No había que pensar mucho. Cada vez que una pelota rompía una ventana, un gato salía huyendo o en el colegio ocurría una trastada, todos los ojos automáticamente buscaban a Tomás.

Ay, Tomás. Con su mirada desafiante y cabello desordenado, cuerpo flaco y pasos arrastrados, no era inusual verlo enfilando hacia la oficina del director. Cuando el celular de su mamá sonaba, y la pantalla alertaba “escuela”, ella solo torcía los ojos, recogía las migas de paciencia que le quedaban y se preguntaba “¿Y ahora QUÉ habrá hecho Tomás?”.

Empezar una guerra de comida a la hora del almuerzo.

Dibujar en el tablero una caricatura inapropiada.

Hacer comentarios disruptivos.

Desquiciar a los profesores.

Estas son algunas de las travesuras en el historial de Tomás. Si en las escuelas repartieran pasaportes, el de él probablemente se quedaría sin hojas en blanco, con tantos viajes que hacía a la oficina del rector para amonestaciones, suspensiones y casi expulsiones.

Hasta que un día dejó de aparecerse por allá. Al principio los profesores y la secretaria del director pensaron que Tomás estaba enfermo y se había quedado en casa; luego acreditaron la quietud en el colegio a una racha de buena suerte; pero cuando más semanas fueron pasando y aún no daba indicios de meterse en algún problema, empezaron a preocuparse.

¿Qué estará tramando Tomás?

Pero sus notas, que hasta el momento habían sido, como mucho, mediocres, poco a poco fueron mejorando. Rechanfles, esto es algo que nadie se esperaba.

Por supuesto, lo que empezó como una ligera curiosidad se transformó en una incógnita de proporciones épicas: ¿qué fue lo que propició que un joven pícaro, desobediente y revoltoso, hiciera este cambio radical?

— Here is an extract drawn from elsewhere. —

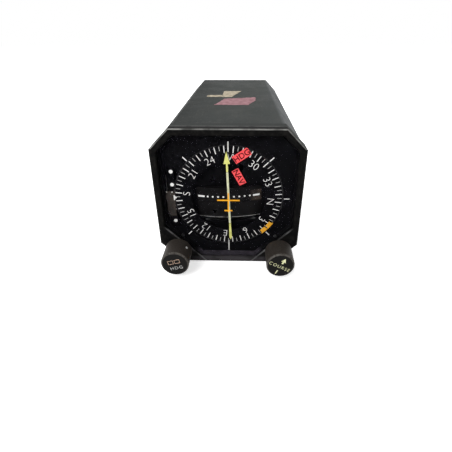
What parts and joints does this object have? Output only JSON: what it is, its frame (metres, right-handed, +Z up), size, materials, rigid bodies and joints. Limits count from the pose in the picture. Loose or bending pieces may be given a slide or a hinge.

Esto era tema de debate en el salón de profesores. Cuando no llegaron a un consenso, fueron donde el director a interrogarle. Aunque estaba complacido con el cambio en su estudiante, tampoco tenía la respuesta.

El año lectivo ya se iba a terminar, cuando su consejero se atrevió a preguntarle.

“La otra vez, que escondí los rollos de papel higiénico de los baños, me llevaron de nuevo a la oficina del director”, empezó Tomás su explicación. “Yo estaba aburrido de escuchar el mismo sermón de siempre, y mi cabeza estaba en otro lado, cuando la señora Isis [la secretaria] interrumpió por el intercom para decirle que tenía una llamada. Pero el director no la tomó. Le respondió a la señora Isis que pidiera que le dejaran el mensaje, porque estaba en una reunión importante. La reunión era CONMIGO. Después de todo lo que yo había hecho, y la cantidad de veces que había estado en esa silla, escuchando el mismo sermón, no podía creer que el director me consideraba importante, y no como un caso perdido. No sé, pero en ese momento algo cambió”.

No conozco a Tomás, de hecho, ese no es ni siquiera su verdadero nombre. Pero me alegro por él y por los otros Tomases del mundo. A veces solo necesitas que alguien crea en ti, para tú poder hacer lo mismo.